A diferencia de otros historiadores, que se acercan al cómic con la frialdad del geólogo a una roca magmática, en Antoni Guiral, también guionista y comisario de exposiciones, se advierte su amor hacia este medio. De manera que recorrer de su mano la historia de Pulgarcito es una experiencia en la que se combinan por igual la emoción del entusiasta y el rigor del erudito.
La mítica cabecera infantil, surgida en 1921 y muerta en 1987, albergó a grandes dibujantes y guionistas que, pese a estar constreñidos por la censura y la edad de sus lectores, fue el espejo, especialmente en la posguerra, de una España que no podía reconocerse en la grandilocuente realidad que el No-Do proclamaba en los cines. A todos esos profesionales (Cifré, Escobar, Jorge, Vázquez, Peñarroya, Ibáñez o Estivill, entre otros) les debemos un elenco de personajes que son patrimonio basal de nuestro medio (como Carpanta, Zipi y Zape, Doña Urraca, Las hermanas Gilda, Gordito Relleno, El reporter Tribulete o Mortadelo y Filemón) y también un sinfín de hallazgos narrativos.
A la hora de cribar el legado de la movida madrileña en lo que respecta al cómic, siempre nos quedará este trabajo de Rodrigo, que apareció en las páginas de La Luna de Madrid entre 1984 y 1985, y no, o no tan solo, por ser una desinhibida manifestación del amor homosexual, reprimido hasta hacía bien poco por la Dictadura, sino por constituir una celebración del gozo de los sentidos expresado a través de un deslumbrante dibujo.

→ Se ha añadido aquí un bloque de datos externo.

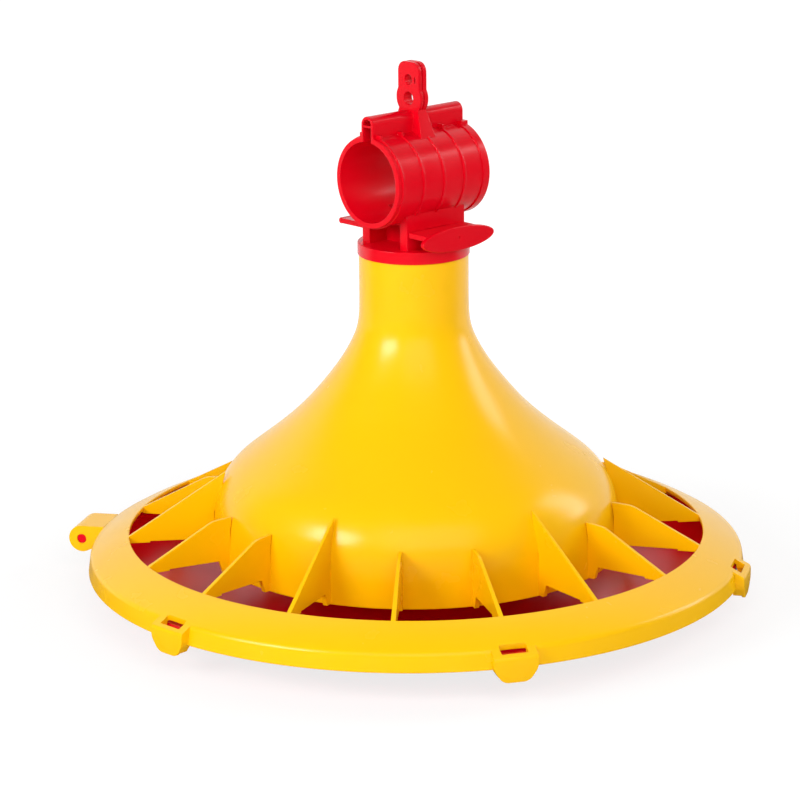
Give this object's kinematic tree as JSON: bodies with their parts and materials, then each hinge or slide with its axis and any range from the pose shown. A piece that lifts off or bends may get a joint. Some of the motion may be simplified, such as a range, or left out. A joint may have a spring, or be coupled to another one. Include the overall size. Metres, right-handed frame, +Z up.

La historia del descubrimiento de Manuel por Rodrigo en una piscina y el desencadenamiento de un frenético idilio hasta la desaparición del amado constituyó el pretexto para este homenaje gráfico que corrió paralelo a la presentación de una escultura en ARCO. Sin recurrir a palabra alguna, y con sorprendentes soluciones compositivas, el tono para abordar este relato de fulgor y semen no fue el de la provocación a la que recurría el gran Nazario con su Anarcoma, sino que estuvo más cerca de propuestas como la película Conversación angélica de Derek Jarman.
La Ascensión del Gran Mal, obra autobiográfica de David B., en la que abordaba la epilepsia de su hermano, y cuyo último volumen apareció hace 18 años, sigue pesando como una losa sobre este excelente autor, al que se cita continuamente como uno de los grandes creadores franceses de los 90, pero en cuyos trabajos posteriores no suele detenerse la crítica. Y sin embargo, sería fácil establecer un continuo entre sus primeros cuadernillos y obras como ésta: la más importante, sin duda, su don para adentrarse en el territorio de lo onírico y lo maravilloso, que lo emparenta con la literatura más lúdica de Queneau.
El que fuera uno de los grandes personajes del folletín, Nick Carter, cuya simplicidad y desmesura adoraban los surrealistas, da pie a David B. para hacer entrar en contacto al detective con André Breton en un momento, 1931, en que éste sufre una crisis. Hasta 1966, en que fallezca el escritor, ambos vincularán sus destinos en pos de un encargo ambiguo y delicado: buscar el oro del tiempo.